VERBORREIAS
Há largos anos, era o doutor Jorge Miranda assistente na FDL, sendo professor da cadeira André Gonçalves Pereira.
À altura, as provas orais eram presididas por um juiz conselheiro que, a maior parte das vezes, tinha que fazer hercúleos esforços para se manter acordado.
Miranda interrogava um aluno. A certa altura, apercebeu-se que o examinando não sabia a data da revolução francesa, ou a data em qua é comemorada. Deu uma descasca de morte ao rapaz. Que parecia impossível não saber tal coisa, que uma ignorância de tal ordem não era própria de um estudante de direito, que isto e que aquilo, e aí vai uma interminável lição de história, com o conselheiro a dormitar e Gonçalves Pereira quase na mesma.
A finalizar a descompostura, Miranda declarou solenemente:
- Pois fique sabendo que a data do início da revolução francesa é 14 de Julho de 1789!

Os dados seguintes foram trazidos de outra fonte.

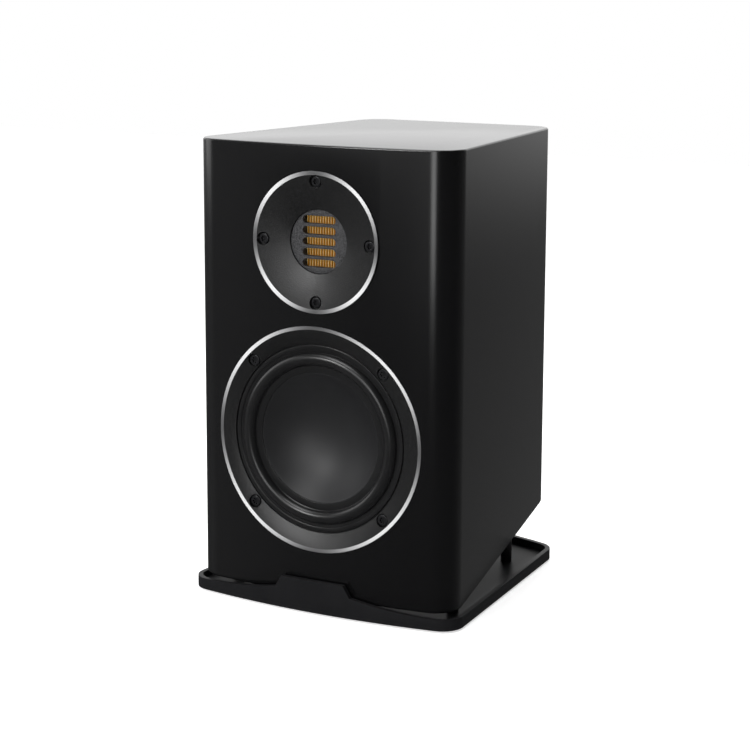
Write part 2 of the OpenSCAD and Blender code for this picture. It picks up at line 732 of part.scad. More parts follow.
module tweeter_faceplate() {
    color("#1f1f21") on_tweeter() difference() {
        rotate_extrude() polygon([
            [disc_r + fit_gap, plate_lip_y], [tweeter_r - tweeter_ring_w, plate_drop], [tweeter_r, 0],
            [tweeter_r, tweeter_plate_t], [boss_r, tweeter_plate_t], [boss_r, boss_y],
            [disc_r + fit_gap, boss_y]]);
        four_round(tweeter_pcd, 0) {
            translate([0, 0, -1]) cylinder(r = 4.5, h = tweeter_screw_floor_y + 1, $fn = 64);
            cylinder(r = 2, h = tweeter_plate_t + 1, $fn = 32);
        }
    }
}

module slots(y, t) {
    for (i = [0 : slot_count - 1])
        translate([0, (i - (slot_count - 1) / 2) * slot_pitch, y - 1]) linear_extrude(t + 2) {
            square([slot_l - slot_h, slot_h], center = true);
            for (x = [-1, 1]) translate([x * (slot_l - slot_h) / 2, 0]) circle(slot_h / 2);
        }
}

module tweeter_slot_plate() {
    color("#343437") on_tweeter() difference() {
        rotate_extrude() polygon([
            [0, disc_y], [disc_r, disc_y], [disc_r, boss_y], [disc_flange_r, boss_y],
            [disc_flange_r, disc_back_y], [0, disc_back_y]]);
        slots(disc_y, disc_back_y - disc_y);
    }
}

// Zigzag sheet whose pleats run up and down.
module ribbon_diaphragm() {
    half = ribbon_w / pleat_count / 2;
    front = [for (i = [0 : 2 * pleat_count]) [i * half - ribbon_w / 2, i % 2 == 0 ? ribbon_depth : 0]];
    back = [for (i = [2 * pleat_count : -1 : 0]) front[i] + [0, 3 * ribbon_t]];
    color("#c67a1c") placed() translate([0, ribbon_y, tweeter_z - ribbon_h / 2]) linear_extrude(ribbon_h)
        polygon(concat(front, back));
}

module ribbon_frame() {
    color("#2a2a2a") on_tweeter() translate([0, 0, disc_back_y]) difference() {
        cylinder(r = disc_flange_r, h = ribbon_frame_t);
        translate([-ribbon_w / 2, -ribbon_h / 2, -1]) cube([ribbon_w, ribbon_h, ribbon_frame_t + 2]);
    }
}

module tweeter_magnets() {
    color("#8d8f92") on_tweeter() for (side = [-1, 1])
        translate([side * 19 - 4, -17, disc_back_y + ribbon_frame_t]) cube([8, 34, tweeter_magnet_t]);
}

module tweeter_rear_plate() {
    y = disc_back_y + ribbon_frame_t + tweeter_magnet_t;
    color("#8a8a8c") on_tweeter() difference() {
        translate([0, 0, y]) cylinder(r = disc_flange_r, h = tweeter_rear_plate_t);
        slots(y, tweeter_rear_plate_t);
    }
}

module tweeter_felt() {
    y = disc_back_y + ribbon_frame_t + tweeter_magnet_t + tweeter_rear_plate_t;
    color("#55555a") on_tweeter() translate([0, 0, y]) cylinder(r = cup_r - cup_wall - 1, h = cup_end_y - cup_wall - y);
}

module tweeter_rear_cup() {
    color("#26262a") on_tweeter() difference() {
        translate([0, 0, boss_y]) cylinder(r = cup_r, h = cup_l);
        translate([0, 0, boss_y - 1]) cylinder(r = cup_r - cup_wall, h = cup_l - cup_wall + 1);
    }
}

module tweeter_terminals() {
    color("#c2a25a") placed() translate([0, cup_end_y, tweeter_z]) {
        translate([-9, 0, -4]) cube([18, 1.6, 8]);
        for (x = [-6, 6]) translate([x - 0.4, 1.6, -2]) cube([0.8, 5, 4]);
    }
}

module tweeter_screws() {
    color("#0f0f10") on_tweeter() four_round(tweeter_pcd, 0) translate([0, 0, tweeter_screw_head_y])
        screw(3.6, tweeter_screw_floor_y - tweeter_screw_head_y, 1.75, baffle_t - 4 - tweeter_screw_floor_y, $fn = 48);
}

module tweeter_seal() {
    color("#111111") on_tweeter() translate([0, 0, tweeter_plate_t]) difference() {
        cylinder(r = tweeter_r - 0.5, h = tweeter_seal_t);
        translate([0, 0, -1]) cylinder(r = tweeter_hole_r, h = tweeter_seal_t + 2);
        four_round(tweeter_pcd, 0) translate([0, 0, -1]) cylinder(r = 2, h = tweeter_seal_t + 2, $fn = 32);
    }
}

// ================= crossover =================

module board_screw_places() {
    for (p = BOARD_HOLES) facing_back(p[0], p[1]) children();
}

module crossover_board() {
    color("#2d5b3a") placed() difference() {
        translate([-board_w / 2, board_y, board_z - board_h / 2]) cube([board_w, board_t, board_h]);
        board_screw_places() cylinder(r = 1.7, h = big, $fn = 32);
    }
}

module crossover_coils() {
    color("#b5652d") placed() for (c = [[-29, 14, 20, 7, 18], [27, 14, 17, 6, 14]])
        facing_back(c[0], board_z + c[1]) translate([0, 0, board_y - c[4]]) difference() {
            cylinder(r = c[2], h = c[4]);
            translate([0, 0, -1]) cylinder(r = c[3], h = c[4] + 2);
        }
}

// Capacitors given as [x, z, radius, length, turn], each on two wire legs.
module crossover_capacitors() {
    leg_r = 0.5;
    lift = 0.4;            // between a can and the board
    color("#c8a32a") placed() for (c = [[-1, 18, 5.5, 24, 0], [0, -13, 7, 26, 90], [34, -13, 6, 22, 90]])
        translate([c[0], board_y - c[2] - lift, board_z + c[1]]) rotate([0, c[4], 0]) {
            translate([0, 0, -c[3] / 2]) cylinder(r = c[2], h = c[3]);
            for (end = [-0.3, 0.3]) translate([0, 0, end * c[3]])
                rotate([-90, 0, 0]) cylinder(r = leg_r, h = c[2] + lift, $fn = 24);
        }
}

module crossover_resistors() {
    color("#d9d6cc") placed() for (x = [-44, -31]) translate([x, board_y - 8, board_z - 27]) cube([8, 8, 18]);
}

module crossover_standoffs() {
    color("#dcdcd4") placed() board_screw_places() translate([0, 0, board_y + board_t]) difference() {
        cylinder(r = 3.5, h = standoff_l, $fn = 48);
        translate([0, 0, -1]) cylinder(r = 1.7, h = standoff_l + 2, $fn = 32);
    }
}

module crossover_screws() {
    color("#9c9c9e") placed() board_screw_places() translate([0, 0, board_y - 2])
        screw(2.8, 2, 1.5, board_t + standoff_l + 7.5, $fn = 32);
}

// ================= terminals =================

module terminal_screw_places() {
    for (x = [-1, 1], z = [-1, 1])
        facing_back(x * (terminal_w / 2 - 5), terminal_z + z * (terminal_h / 2 - 5)) children();
}

module at_post(side) {
    placed() facing_back(side * post_pitch / 2, terminal_z) children();
}

module terminal_plate() {
    color("#19191b") placed() difference() {
        union() {
            translate([0, cab_depth - terminal_t, terminal_z]) rotate([-90, 0, 0])
                rounded_plate(terminal_w, terminal_h, terminal_corner_r - fit_gap, terminal_t);
            for (side = [-1, 1]) facing_back(side * post_pitch / 2, terminal_z)
                translate([0, 0, cab_depth - eps]) cylinder(r = knob_d / 2 + 0.5, h = terminal_collar_t + eps);
        }
        for (side = [-1, 1]) facing_back(side * post_pitch / 2, terminal_z) cylinder(r = stud_r + run_gap, h = big, $fn = 64);
        terminal_screw_places() {
            cylinder(r = 1.7, h = big, $fn = 32);
            translate([0, 0, cab_depth - 1.8]) cylinder(r1 = 1.7, r2 = 3.3, h = 1.81, $fn = 48);
        }
    }
}

module terminal_plate_seal() {
    color("#111111") placed() difference() {
        translate([0, terminal_pocket_y, terminal_z]) rotate([-90, 0, 0])
            rounded_plate(terminal_w - 1, terminal_h - 1, terminal_corner_r - 0.5, terminal_seal_t);
        translate([0, terminal_pocket_y - 1, terminal_z]) rotate([-90, 0, 0])
            rounded_plate(terminal_w - 16, terminal_h - 16, 4, terminal_seal_t + 2);
        terminal_screw_places() cylinder(r = 1.7, h = big, $fn = 32);
    }
}

module terminal_plate_screws() {
    color("#2a2a2c") placed() terminal_screw_places() difference() {
        union() {
            translate([0, 0, cab_depth - 1.6]) cylinder(r1 = 1.5, r2 = 3, h = 1.6, $fn = 48);
            translate([0, 0, inner_rear_y + 2.5]) cylinder(r = 1.5, h = panel_t - 3, $fn = 48);
        }
        translate([0, 0, cab_depth - 1]) for (a = [0, 90]) rotate(a) translate([-1.6, -0.3, 0]) cube([3.2, 0.6, 2]);
    }
}

module post_stud(side) {
    at_post(side) difference() {
        translate([0, 0, stud_start_y]) cylinder(r = stud_r, h = stud_end_y - stud_start_y, $fn = 64);
        translate([0, 0, stud_end_y - socket_l]) cylinder(d = socket_d, h = socket_l + 1, $fn = 64);
    }
}

module red_post_stud() {
    color("#c9a44a") post_stud(-1);
}

module black_post_stud() {
    color("#c9a44a") post_stud(1);
}

// Hexagon nut with its solder tag behind it, inside the cabinet.
module post_nut(side) {
    at_post(side) difference() {
        union() {
            translate([0, 0, nut_y]) cylinder(r = stud_r + 2.6, h = nut_t, $fn = 6);
            translate([0, 0, nut_y - tag_t]) cylinder(r = stud_r + 1.8, h = tag_t + eps);
            translate([-2, -11, nut_y - tag_t]) cube([4, 8, tag_t]);
        }
        translate([0, 0, nut_y - 1]) cylinder(r = stud_r + run_gap, h = nut_t + 2, $fn = 64);
    }
}

module red_post_nut() {
    color("#c0c0c2") post_nut(-1);
}

module black_post_nut() {
    color("#c0c0c2") post_nut(1);
}

module clamp_washer(side) {
    at_post(side) translate([0, 0, washer_y]) difference() {
        cylinder(r = knob_d / 2 - 0.6, h = washer_t);
        translate([0, 0, -1]) cylinder(r = stud_r + run_gap, h = washer_t + 2, $fn = 64);
    }
}

module red_clamp_washer() {
    color("#c9a44a") clamp_washer(-1);
}

module black_clamp_washer() {
    color("#c9a44a") clamp_washer(1);
}

module post_knob(side) {
    flutes = 16;
    at_post(side) translate([0, 0, knob_y]) difference() {
        cylinder(d = knob_d, h = knob_l);
        translate([0, 0, -1]) cylinder(r = stud_r + run_gap, h = knob_l + 2, $fn = 64);
        for (i = [0 : flutes - 1]) rotate(360 * i / flutes) translate([knob_d / 2 + 0.4, 0, 1.4])
            cylinder(r = 1, h = knob_l, $fn = 24);
    }
}

module red_knob() {
    color("#b3201c") post_knob(-1);
}

module black_knob() {
    color("#151515") post_knob(1);
}

// ================= internal wiring =================

module terminal_leads() {
    tag_z = terminal_z + 11;
    color("#a02020") placed() for (side = [-1, 1]) let (x = side * post_pitch / 2) wire([
        [x, nut_y - tag_t - lead_r, tag_z - 6], [x, nut_y - tag_t - lead_r - 0.1, tag_z - 3],
        [x, nut_y - tag_t - 5.4, tag_z], [x, inner_rear_y - 4, tag_z + 4],
        [x, inner_rear_y - 6, tag_z + 20], [x, inner_rear_y - 6, brace_z - 20],
        [x, board_y - 10, brace_z + brace_t / 2], [x, board_y - 7, board_pad_z - 4],
        [x, board_y - 3, board_pad_z], [x, board_y, board_pad_z]], lead_r, 3);
}

module woofer_leads() {
    color("#303034") placed() for (side = [-1, 1]) let (x = side * 3 - 31, tag = side * 6) wire([
        [x, board_y, board_pad_z], [x, board_y - 5, board_pad_z - 1],
        [x, board_y - 9, board_pad_z - 6], [x, board_y - 16, brace_z + brace_t + 4],
        [x * 0.9, board_y - 30, brace_z - 6], [x * 0.7, board_y - 60, brace_z - 14],
        [x * 0.4 + tag * 0.4, yoke_y + 20, brace_z - 17], [tag, lead_tag_y + 24, woofer_z + basket_r + 9],
        [tag, lead_tag_y + 6.4, woofer_z + basket_r + 3.6], [tag, lead_tag_y + 2.6, woofer_z + basket_r + 3.4]], lead_r, 3);
}

module tweeter_leads() {
    color("#a02020") placed() for (side = [-1, 1]) let (x = side * 3 + 31, tag = side * 6) wire([
        [x, board_y, board_pad_z], [x, board_y - 5, board_pad_z + 1], [x * 0.95, board_y - 30, board_pad_z + 4],
        [x * 0.8, board_y - 60, board_pad_z + 8], [x * 0.5 + tag * 0.3, cup_end_y + 60, tweeter_z - 18],
        [tag, cup_end_y + 26, tweeter_z - 4], [tag, cup_end_y + 12, tweeter_z], [tag, cup_end_y + 6.6, tweeter_z]], lead_r, 3);
}

front_baffle();
left_side_panel();
right_side_panel();
top_panel();
bottom_panel();
rear_panel();
window_brace();
damping_wadding();
port_tube();
base_tray();
base_posts();
base_screws();
base_inserts();
rubber_feet();
woofer_frame();
woofer_surround();
woofer_cone();
voice_coil_former();
voice_coil();
spider();
woofer_top_plate();
woofer_magnet();
woofer_yoke();
woofer_terminal_strip();
tinsel_leads();
woofer_screws();
woofer_seal();
tweeter_faceplate();
tweeter_slot_plate();
ribbon_diaphragm();
ribbon_frame();
tweeter_magnets();
tweeter_rear_plate();
tweeter_felt();
tweeter_rear_cup();
tweeter_terminals();
tweeter_screws();
tweeter_seal();
crossover_board();
crossover_coils();
crossover_capacitors();
crossover_resistors();
crossover_standoffs();
crossover_screws();
terminal_plate();
terminal_plate_seal();
terminal_plate_screws();
red_post_stud();
black_post_stud();
red_post_nut();
black_post_nut();
red_clamp_washer();
black_clamp_washer();
red_knob();
black_knob();
terminal_leads();
woofer_leads();
tweeter_leads();
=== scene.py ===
import json
import math

import bpy
from mathutils import Matrix, Vector
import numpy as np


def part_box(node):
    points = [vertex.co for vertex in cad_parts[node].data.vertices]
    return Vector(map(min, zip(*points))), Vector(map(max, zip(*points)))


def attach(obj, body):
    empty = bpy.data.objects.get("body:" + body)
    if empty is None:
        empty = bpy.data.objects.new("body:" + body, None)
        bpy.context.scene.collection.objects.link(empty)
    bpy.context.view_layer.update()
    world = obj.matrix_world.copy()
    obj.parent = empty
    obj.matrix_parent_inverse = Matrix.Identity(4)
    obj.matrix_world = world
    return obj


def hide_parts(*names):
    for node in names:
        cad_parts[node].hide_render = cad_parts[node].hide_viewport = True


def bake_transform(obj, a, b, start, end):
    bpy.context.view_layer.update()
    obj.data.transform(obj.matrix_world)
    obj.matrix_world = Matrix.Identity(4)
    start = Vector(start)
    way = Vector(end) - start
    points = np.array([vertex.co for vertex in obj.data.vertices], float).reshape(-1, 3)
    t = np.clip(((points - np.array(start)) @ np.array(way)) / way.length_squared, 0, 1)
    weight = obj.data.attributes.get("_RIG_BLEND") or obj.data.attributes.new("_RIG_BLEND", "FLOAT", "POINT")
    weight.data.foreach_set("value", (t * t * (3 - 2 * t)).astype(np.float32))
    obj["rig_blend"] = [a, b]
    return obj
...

Gonçalves Pereira descerrou uma pálpebra e acrescentou:
- À tarde!
Vem esta história a propósito do prolixo e repetitivo raspanete que o Professor Miranda deu ao PSD por causa da proposta de revisão constitucional. Que não se faz, em vésperas de eçleições presidenciais, que não está certo vir do partido em vez de vir dos deputados, que não há direito que se altere a "razão atendível" para "razão legalmente atendível", e patati e patata, etc. e tal.

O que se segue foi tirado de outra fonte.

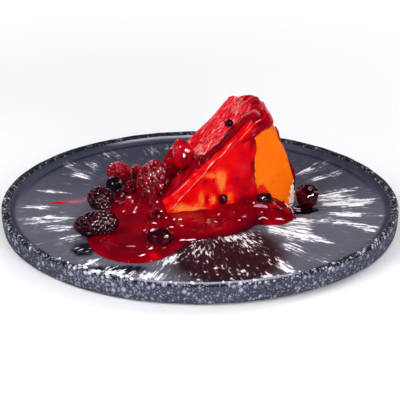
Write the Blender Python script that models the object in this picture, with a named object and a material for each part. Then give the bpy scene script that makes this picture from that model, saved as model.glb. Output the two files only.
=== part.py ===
"""A slice of baked cheesecake lying on its cut side on a wide plate, with berry sauce and berries.

Metres, +Z up.  The origin is the middle of the plate's underside.  +X runs to the right and +Y to
the back when the slice is seen with its smooth base to the front.
"""
import math

import bmesh
import bpy
import numpy as np
from mathutils import Euler, Vector

GAP = 0.0003                      # room left between neighbouring solids

# ---- plate -----------------------------------------------------------------------------------
PLATE_RADIUS = 0.135
PLATE_HEIGHT = 0.0146
FLOOR_Z = 0.009                   # top of the flat floor of the well
FLOOR_RADIUS = 0.1265
FLOOR_CURVE = 0.006               # width of the floor's slight rise towards the wall
FLOOR_RISE = 0.0001
RIM_WIDTH = 0.0048                # width of the rounded top of the rim
RIM_ROUND = 0.0018                # height of its rounding
WALL_LEAN = 0.0022                # how far the inner wall leans outwards
WALL_FOOT = 0.0012                # height above the floor where the inner wall turns into it
BELLY_Z = 0.0065                  # lowest place where the outer wall has its full radius
HEEL_RISE = 0.0016                # bevel between the outer wall and the foot ring
HEEL_INSET = 0.0011
FOOT_RADIUS = 0.1315
FOOT_WIDTH = 0.019
FOOT_BEVEL = 0.003
FOOT_RECESS = 0.0035              # depth of the hollow inside the foot ring
PLATE_STEPS = 68

# ---- slice: s runs through the cake's height, r out from the cake's axis, theta up from the plate
SEAT = (-0.0242, -0.0238)         # where the tip of the slice's base meets the plate
SEAT_TURN = math.radians(8.0)
SLICE_ANGLE = math.radians(47.5)
CAKE_HEIGHT = 0.064
BASE_RADIUS = 0.071               # flat part of the smooth base
CAKE_RADIUS = 0.0925              # widest place, where the soft cake bulges
BULGE_AT = 0.021                  # distance from the base to the widest place
TOP_RADIUS = 0.078
ROUNDING = 2.2                    # squareness of the rounded base edge, 2 is a quarter ellipse
CRUST_LEAN = 0.0030               # extra radius at the upper cut face
COARSE_WAVE = 0.0005              # unevenness of the crust, across and along it
FINE_WAVE = 0.0003
TIP_SLIP = 0.0055                 # the knife stood askew, so the tip runs past the axis at the back
OOZE_AT = 0.030                   # soft filling pressed out through the crust, low on its side
OOZE_ANGLE = math.radians(8.0)
OOZE_LENGTH = 0.012
OOZE_SPREAD = math.radians(5.5)
OOZE_RISE = 0.0016
FACE_SWELL = 0.0007               # unevenness of the base, and half that of the baked top
THETA_STEPS = 12

# ---- sauce -----------------------------------------------------------------------------------
BLANKET_START = 0.0075            # distance of the blanket's lower edge from the tip line
BLANKET_GAP = 1.6 * GAP
BLANKET_THICK = 0.0023            # in the strip along the base's edge
BLANKET_THIN = 0.0015             # behind the strip
BLANKET_LEAST = 0.0007
STRIP_WIDTH = 0.024
BLANKET_TAPER = 0.12              # share of the way up the cut over which it gains its thickness
STREAK_WAVES = 900.0              # streaks behind the strip, in radians a metre from the base
LIP_AT_BASE = 0.010               # how far the blanket hangs down over the crust beside the base
LIP_LENGTH = 0.020                # and from LIP_RUN back
LIP_RUN = 0.017
LIP_DRIP = 0.0015                 # how much longer its drips are
LIP_WAVES = 300.0
LIP_THICK = 0.0026
POOL_DEPTH = 0.0034
BANK_RISE = 0.0045                # sauce heaped against the base of the slice
BANK_REACH = 0.011
BANK_RUN = 0.045                  # distance along the base over which the bank gains its height
TONGUE = (0.050, -0.025)          # the thick tongue at the right
TONGUE_RISE = 0.0014
TONGUE_REACH = 0.013
HEAP = (-0.034, -0.003)           # sauce heaped under the berries left of the slice's tip
HEAP_RISE = 0.0030
HEAP_REACH = 0.016
POOL_LIP = 0.0009                 # height of the upright part of the pool's edge
POOL_EDGE = 0.0035                # width of its rounded edge
POOL_COLUMNS = 22
POOL_ROWS = 10
ROOM_DEPTH = 0.004                # how far the room cut for the slice reaches below its underside
SLICE_ROOM = 2.2 * GAP            # clearance of the rooms that the pool leaves
BERRY_ROOM = 2.3 * GAP

# front and back edge of the pool on the plate, from its left end to its right end, in millimetres
POOL_FRONT_MM = (
    (-73, -56), (-70, -71), (-62, -84), (-49, -93), (-33, -94), (-20, -84), (-9, -67.5),
    (14, -56), (30, -45), (38, -36), (54, -35.5), (64, -25),
)
POOL_BACK_MM = (
    (-73, -56), (-70, -30), (-65, -8), (-56, 13), (-40, 22), (-25, 15), (-8, 3), (30, 0),
    (56, -8), (64, -25),
)

# ---- berries ---------------------------------------------------------------------------------
BRAMBLE_DRUPELETS = 62
RASPBERRY_DRUPELETS = 78
DRUPELET_DEPTH = 0.13             # depth of the clefts between drupelets, of the berry's radius
DRUPELET_REACH = 2.1              # angle from a drupelet's top to its cleft, times root of the count
LARGE_COMPOUND = 0.0092           # a larger berry of drupelets, or a larger smooth one, is finer
LARGE_SMOOTH = 0.005
COMPOUND_COLUMNS = (22, 32)       # columns of faces round a smaller and a larger berry
SMOOTH_COLUMNS = (12, 16)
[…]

Como se alguém quisesse, ou pudesse, impor que a revisão se faça antes das presidenciais. Como se o Presidente a eleger, ao jurar a Constituição, não estivesse a jurar que aceitava as suas alterações, desde que feitas nos seus termos. Como se o Professor Miranda não tivesse congeminado as alterações que propôs em 1982 e que veio a defender em nome da defunta ASDI, comandando os três ou quatro deputados que a organização tinha. Como se, ao fim de cinquenta anos de vida académica, ainda não tivesse percebido que o imobilismo laboral é fonte das maiores injustiças e motivo de desemprego e de desgraça.
O IRRITADO não foi dotado pela natureza com a superior inteligência de André Gonçalves Pereira, ainda menos com o seu requintado quão brutal sentido de humor.
Mas apetecia-lhe imaginar qualquer coisa como o "à tarde" do ilustre professor, a fim de calar a prosápia catequista do doutor Miranda.